*RECORDS FOR THE TASK*:
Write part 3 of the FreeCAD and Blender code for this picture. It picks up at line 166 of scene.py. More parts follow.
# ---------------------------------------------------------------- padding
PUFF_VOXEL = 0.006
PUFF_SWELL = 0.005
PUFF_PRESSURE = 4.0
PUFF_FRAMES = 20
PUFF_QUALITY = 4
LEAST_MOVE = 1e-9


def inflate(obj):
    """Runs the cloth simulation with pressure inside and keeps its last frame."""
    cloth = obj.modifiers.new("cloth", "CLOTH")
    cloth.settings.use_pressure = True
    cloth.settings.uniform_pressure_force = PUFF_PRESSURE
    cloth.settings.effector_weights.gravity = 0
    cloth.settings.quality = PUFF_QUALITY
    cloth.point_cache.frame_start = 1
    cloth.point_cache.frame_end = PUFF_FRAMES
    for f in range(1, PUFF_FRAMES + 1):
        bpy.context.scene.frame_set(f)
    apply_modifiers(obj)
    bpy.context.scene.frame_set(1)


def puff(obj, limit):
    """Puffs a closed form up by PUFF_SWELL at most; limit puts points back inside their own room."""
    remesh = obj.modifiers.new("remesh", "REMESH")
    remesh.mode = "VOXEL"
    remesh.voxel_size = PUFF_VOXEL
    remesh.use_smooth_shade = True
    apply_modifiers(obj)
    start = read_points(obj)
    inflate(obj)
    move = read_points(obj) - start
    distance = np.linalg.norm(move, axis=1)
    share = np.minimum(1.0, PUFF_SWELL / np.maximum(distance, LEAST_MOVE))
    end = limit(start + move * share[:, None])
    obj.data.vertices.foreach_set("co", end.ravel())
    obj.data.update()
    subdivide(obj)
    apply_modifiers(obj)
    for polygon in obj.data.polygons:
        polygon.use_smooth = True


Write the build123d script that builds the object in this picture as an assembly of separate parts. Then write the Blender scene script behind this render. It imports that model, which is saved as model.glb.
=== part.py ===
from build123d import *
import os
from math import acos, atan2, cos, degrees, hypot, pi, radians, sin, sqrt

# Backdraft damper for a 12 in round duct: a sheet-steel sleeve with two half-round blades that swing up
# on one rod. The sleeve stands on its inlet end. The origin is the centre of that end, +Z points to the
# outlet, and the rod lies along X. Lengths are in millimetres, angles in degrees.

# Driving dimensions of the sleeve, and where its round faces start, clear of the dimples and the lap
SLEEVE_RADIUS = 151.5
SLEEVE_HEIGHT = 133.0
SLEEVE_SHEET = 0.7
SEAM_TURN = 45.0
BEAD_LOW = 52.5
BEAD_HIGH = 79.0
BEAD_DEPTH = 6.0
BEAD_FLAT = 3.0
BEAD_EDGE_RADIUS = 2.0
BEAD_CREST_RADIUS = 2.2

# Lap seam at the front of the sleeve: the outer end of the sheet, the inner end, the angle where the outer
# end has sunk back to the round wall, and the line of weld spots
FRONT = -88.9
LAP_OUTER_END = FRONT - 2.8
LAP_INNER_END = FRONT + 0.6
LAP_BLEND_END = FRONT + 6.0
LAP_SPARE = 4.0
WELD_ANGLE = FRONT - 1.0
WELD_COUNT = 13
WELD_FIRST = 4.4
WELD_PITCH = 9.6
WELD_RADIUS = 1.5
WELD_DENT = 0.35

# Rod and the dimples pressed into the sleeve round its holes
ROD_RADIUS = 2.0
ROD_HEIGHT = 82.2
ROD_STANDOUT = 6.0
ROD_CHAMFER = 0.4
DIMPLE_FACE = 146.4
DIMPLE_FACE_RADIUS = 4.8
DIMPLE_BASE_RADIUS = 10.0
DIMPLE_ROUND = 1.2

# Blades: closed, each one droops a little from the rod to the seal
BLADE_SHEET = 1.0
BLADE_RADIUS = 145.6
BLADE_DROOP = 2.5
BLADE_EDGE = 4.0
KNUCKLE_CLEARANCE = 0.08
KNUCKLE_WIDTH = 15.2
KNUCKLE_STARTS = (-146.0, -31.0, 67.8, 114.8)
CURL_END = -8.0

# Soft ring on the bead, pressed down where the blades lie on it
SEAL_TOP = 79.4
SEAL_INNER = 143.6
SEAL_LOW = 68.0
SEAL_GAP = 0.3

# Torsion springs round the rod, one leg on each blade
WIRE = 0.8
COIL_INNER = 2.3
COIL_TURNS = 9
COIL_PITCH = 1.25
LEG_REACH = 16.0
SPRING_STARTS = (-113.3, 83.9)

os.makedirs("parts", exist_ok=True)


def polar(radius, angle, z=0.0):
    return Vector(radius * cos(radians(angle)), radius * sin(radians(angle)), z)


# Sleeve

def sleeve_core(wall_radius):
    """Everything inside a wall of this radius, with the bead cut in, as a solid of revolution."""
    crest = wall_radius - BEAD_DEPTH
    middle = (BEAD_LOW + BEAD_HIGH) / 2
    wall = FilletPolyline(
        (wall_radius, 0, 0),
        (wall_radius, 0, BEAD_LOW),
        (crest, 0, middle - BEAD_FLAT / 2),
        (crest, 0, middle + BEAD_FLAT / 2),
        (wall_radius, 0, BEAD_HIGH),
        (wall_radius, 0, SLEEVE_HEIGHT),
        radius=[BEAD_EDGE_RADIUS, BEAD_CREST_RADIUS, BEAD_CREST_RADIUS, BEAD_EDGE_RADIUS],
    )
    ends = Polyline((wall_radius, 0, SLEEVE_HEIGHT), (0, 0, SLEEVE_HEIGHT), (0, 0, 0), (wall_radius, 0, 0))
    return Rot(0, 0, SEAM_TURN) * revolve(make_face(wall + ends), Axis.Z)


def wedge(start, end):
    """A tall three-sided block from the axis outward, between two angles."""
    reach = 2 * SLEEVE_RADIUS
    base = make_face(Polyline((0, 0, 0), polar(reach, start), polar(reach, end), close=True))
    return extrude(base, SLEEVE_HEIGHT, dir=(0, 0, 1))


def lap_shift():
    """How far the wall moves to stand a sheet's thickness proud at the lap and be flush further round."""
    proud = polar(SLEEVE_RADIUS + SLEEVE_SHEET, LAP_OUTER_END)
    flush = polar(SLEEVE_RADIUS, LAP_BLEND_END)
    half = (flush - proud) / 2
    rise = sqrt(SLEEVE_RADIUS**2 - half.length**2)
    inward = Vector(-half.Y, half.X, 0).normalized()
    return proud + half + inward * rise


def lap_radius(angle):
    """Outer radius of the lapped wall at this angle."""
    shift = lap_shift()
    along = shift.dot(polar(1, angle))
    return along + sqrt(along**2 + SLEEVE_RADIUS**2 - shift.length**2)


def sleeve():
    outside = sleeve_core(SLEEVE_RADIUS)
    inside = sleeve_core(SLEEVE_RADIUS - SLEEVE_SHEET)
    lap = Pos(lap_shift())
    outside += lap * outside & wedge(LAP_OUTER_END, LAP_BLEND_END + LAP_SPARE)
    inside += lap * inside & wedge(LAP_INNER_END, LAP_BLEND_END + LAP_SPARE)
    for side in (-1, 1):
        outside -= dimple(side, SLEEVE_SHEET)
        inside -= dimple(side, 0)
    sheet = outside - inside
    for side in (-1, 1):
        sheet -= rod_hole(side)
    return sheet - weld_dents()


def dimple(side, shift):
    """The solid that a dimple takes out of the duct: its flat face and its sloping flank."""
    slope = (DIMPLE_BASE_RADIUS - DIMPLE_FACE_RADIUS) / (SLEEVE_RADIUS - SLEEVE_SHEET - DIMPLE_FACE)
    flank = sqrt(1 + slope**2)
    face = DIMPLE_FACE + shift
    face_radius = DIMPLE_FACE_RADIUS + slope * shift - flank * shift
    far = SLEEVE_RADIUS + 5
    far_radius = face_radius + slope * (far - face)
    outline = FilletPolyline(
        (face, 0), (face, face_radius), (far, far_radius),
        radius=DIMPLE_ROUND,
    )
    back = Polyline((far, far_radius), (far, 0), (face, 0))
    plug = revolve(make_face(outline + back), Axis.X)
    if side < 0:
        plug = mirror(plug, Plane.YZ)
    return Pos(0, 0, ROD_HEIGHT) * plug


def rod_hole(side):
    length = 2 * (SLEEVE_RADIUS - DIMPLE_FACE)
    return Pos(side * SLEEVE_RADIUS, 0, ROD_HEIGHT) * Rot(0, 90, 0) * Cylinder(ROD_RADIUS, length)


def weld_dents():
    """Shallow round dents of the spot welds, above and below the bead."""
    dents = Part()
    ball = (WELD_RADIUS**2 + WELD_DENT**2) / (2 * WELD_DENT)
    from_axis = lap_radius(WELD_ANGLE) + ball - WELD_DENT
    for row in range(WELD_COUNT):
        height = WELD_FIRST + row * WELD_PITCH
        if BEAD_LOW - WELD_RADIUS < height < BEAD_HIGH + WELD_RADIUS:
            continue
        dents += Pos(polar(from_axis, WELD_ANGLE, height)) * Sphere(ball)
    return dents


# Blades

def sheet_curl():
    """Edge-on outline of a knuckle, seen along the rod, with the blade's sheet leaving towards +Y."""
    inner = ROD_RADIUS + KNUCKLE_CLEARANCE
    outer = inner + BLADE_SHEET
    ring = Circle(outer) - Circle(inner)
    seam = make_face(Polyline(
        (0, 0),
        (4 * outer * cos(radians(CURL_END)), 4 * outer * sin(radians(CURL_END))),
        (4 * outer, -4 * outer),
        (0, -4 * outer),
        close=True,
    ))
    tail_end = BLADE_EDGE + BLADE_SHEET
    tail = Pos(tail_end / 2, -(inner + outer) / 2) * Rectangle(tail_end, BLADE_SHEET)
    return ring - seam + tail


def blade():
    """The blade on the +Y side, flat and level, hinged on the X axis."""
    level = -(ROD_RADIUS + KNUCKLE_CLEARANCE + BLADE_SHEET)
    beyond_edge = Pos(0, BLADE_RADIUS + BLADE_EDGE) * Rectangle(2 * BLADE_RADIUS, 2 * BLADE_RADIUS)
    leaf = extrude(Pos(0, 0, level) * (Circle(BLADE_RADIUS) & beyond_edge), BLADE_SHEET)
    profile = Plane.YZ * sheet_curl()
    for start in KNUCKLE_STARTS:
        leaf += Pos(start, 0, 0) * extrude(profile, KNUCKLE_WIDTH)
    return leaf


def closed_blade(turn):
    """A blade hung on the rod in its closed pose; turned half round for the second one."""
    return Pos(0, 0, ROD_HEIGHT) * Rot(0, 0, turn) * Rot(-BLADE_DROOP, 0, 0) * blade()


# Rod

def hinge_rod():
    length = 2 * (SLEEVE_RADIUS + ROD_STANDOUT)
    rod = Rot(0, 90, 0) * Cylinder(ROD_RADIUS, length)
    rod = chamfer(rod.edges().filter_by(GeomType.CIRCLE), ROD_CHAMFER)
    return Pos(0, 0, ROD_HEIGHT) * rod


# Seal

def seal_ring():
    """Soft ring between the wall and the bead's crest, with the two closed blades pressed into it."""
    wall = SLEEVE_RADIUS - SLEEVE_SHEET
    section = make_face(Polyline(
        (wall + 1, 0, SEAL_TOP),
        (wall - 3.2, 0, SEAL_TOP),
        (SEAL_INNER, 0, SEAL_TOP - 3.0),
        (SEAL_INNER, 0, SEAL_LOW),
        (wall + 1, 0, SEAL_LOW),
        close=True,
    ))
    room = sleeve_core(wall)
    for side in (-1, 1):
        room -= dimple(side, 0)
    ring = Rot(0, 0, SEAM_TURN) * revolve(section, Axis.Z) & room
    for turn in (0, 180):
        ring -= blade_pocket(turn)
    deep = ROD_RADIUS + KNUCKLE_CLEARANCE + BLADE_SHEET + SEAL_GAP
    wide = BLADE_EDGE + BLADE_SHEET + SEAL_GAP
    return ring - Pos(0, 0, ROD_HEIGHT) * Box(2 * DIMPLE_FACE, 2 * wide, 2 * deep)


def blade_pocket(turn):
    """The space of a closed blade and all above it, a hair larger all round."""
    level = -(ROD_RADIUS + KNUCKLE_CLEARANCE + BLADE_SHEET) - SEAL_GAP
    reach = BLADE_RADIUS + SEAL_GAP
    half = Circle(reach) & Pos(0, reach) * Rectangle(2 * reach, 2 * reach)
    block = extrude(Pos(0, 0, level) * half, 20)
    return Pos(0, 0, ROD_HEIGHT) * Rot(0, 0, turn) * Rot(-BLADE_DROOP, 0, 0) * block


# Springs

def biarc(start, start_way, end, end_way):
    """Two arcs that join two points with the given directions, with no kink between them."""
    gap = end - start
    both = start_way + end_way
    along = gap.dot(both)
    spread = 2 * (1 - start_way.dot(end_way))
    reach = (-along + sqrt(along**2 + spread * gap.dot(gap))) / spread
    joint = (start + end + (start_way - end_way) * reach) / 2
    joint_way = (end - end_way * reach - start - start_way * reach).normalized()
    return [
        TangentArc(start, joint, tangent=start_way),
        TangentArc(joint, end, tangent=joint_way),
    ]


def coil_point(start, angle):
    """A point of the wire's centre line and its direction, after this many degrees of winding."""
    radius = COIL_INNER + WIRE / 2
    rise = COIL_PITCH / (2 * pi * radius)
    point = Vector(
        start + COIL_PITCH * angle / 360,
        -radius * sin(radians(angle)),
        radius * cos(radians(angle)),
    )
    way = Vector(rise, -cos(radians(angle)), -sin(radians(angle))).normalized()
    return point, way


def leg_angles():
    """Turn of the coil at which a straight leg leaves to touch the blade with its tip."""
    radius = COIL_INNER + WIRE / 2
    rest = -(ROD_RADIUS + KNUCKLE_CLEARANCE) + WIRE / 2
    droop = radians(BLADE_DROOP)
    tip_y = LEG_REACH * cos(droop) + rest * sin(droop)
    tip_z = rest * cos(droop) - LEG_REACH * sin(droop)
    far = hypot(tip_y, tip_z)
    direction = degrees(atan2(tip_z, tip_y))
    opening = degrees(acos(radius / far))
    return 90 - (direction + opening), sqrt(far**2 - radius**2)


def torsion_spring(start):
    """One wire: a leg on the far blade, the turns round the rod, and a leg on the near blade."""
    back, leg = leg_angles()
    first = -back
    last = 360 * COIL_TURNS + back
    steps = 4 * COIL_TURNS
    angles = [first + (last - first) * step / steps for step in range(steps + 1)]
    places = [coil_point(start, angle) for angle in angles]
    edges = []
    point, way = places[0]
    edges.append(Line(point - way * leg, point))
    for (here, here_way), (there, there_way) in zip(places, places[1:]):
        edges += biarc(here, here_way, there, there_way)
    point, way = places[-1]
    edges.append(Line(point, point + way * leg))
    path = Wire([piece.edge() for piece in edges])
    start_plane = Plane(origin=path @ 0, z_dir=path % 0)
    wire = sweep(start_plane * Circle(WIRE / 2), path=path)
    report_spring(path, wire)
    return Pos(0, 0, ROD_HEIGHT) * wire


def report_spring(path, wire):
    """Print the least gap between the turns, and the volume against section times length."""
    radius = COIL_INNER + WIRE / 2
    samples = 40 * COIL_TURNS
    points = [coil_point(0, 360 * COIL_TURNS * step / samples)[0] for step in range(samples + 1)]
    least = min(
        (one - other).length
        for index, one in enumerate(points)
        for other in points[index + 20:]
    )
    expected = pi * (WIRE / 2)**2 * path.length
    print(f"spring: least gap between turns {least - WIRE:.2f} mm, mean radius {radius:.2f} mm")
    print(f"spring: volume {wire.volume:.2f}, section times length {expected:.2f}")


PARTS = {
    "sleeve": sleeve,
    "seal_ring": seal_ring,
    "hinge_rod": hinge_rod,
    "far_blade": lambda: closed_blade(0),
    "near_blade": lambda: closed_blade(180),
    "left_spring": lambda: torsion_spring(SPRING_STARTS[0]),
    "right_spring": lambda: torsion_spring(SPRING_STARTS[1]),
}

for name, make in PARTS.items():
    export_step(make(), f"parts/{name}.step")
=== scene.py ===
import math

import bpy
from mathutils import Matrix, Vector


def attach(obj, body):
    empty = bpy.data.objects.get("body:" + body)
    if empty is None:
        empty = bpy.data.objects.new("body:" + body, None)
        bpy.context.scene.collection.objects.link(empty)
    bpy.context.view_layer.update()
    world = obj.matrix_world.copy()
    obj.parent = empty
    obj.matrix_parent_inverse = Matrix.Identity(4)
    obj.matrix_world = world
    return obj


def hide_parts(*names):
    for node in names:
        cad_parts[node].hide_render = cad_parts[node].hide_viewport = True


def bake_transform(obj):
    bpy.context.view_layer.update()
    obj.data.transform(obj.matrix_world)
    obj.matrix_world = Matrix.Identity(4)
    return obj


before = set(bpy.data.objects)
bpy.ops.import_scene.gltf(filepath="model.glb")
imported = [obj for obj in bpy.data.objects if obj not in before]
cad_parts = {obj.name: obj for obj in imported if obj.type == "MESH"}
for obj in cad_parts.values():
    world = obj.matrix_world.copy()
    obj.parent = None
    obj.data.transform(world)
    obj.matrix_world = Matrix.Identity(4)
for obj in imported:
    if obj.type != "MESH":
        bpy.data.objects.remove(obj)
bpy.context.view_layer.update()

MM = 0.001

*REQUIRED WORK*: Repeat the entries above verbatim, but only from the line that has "return Pos(0, 0, ROD_HEIGHT) * wire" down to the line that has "before = set(bpy.data.objects)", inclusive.

*EXERCISE ANSWER*:
    return Pos(0, 0, ROD_HEIGHT) * wire


def report_spring(path, wire):
    """Print the least gap between the turns, and the volume against section times length."""
    radius = COIL_INNER + WIRE / 2
    samples = 40 * COIL_TURNS
    points = [coil_point(0, 360 * COIL_TURNS * step / samples)[0] for step in range(samples + 1)]
    least = min(
        (one - other).length
        for index, one in enumerate(points)
        for other in points[index + 20:]
    )
    expected = pi * (WIRE / 2)**2 * path.length
    print(f"spring: least gap between turns {least - WIRE:.2f} mm, mean radius {radius:.2f} mm")
    print(f"spring: volume {wire.volume:.2f}, section times length {expected:.2f}")


PARTS = {
    "sleeve": sleeve,
    "seal_ring": seal_ring,
    "hinge_rod": hinge_rod,
    "far_blade": lambda: closed_blade(0),
    "near_blade": lambda: closed_blade(180),
    "left_spring": lambda: torsion_spring(SPRING_STARTS[0]),
    "right_spring": lambda: torsion_spring(SPRING_STARTS[1]),
}

for name, make in PARTS.items():
    export_step(make(), f"parts/{name}.step")
=== scene.py ===
import math

import bpy
from mathutils import Matrix, Vector


def attach(obj, body):
    empty = bpy.data.objects.get("body:" + body)
    if empty is None:
        empty = bpy.data.objects.new("body:" + body, None)
        bpy.context.scene.collection.objects.link(empty)
    bpy.context.view_layer.update()
    world = obj.matrix_world.copy()
    obj.parent = empty
    obj.matrix_parent_inverse = Matrix.Identity(4)
    obj.matrix_world = world
    return obj


def hide_parts(*names):
    for node in names:
        cad_parts[node].hide_render = cad_parts[node].hide_viewport = True


def bake_transform(obj):
    bpy.context.view_layer.update()
    obj.data.transform(obj.matrix_world)
    obj.matrix_world = Matrix.Identity(4)
    return obj


before = set(bpy.data.objects)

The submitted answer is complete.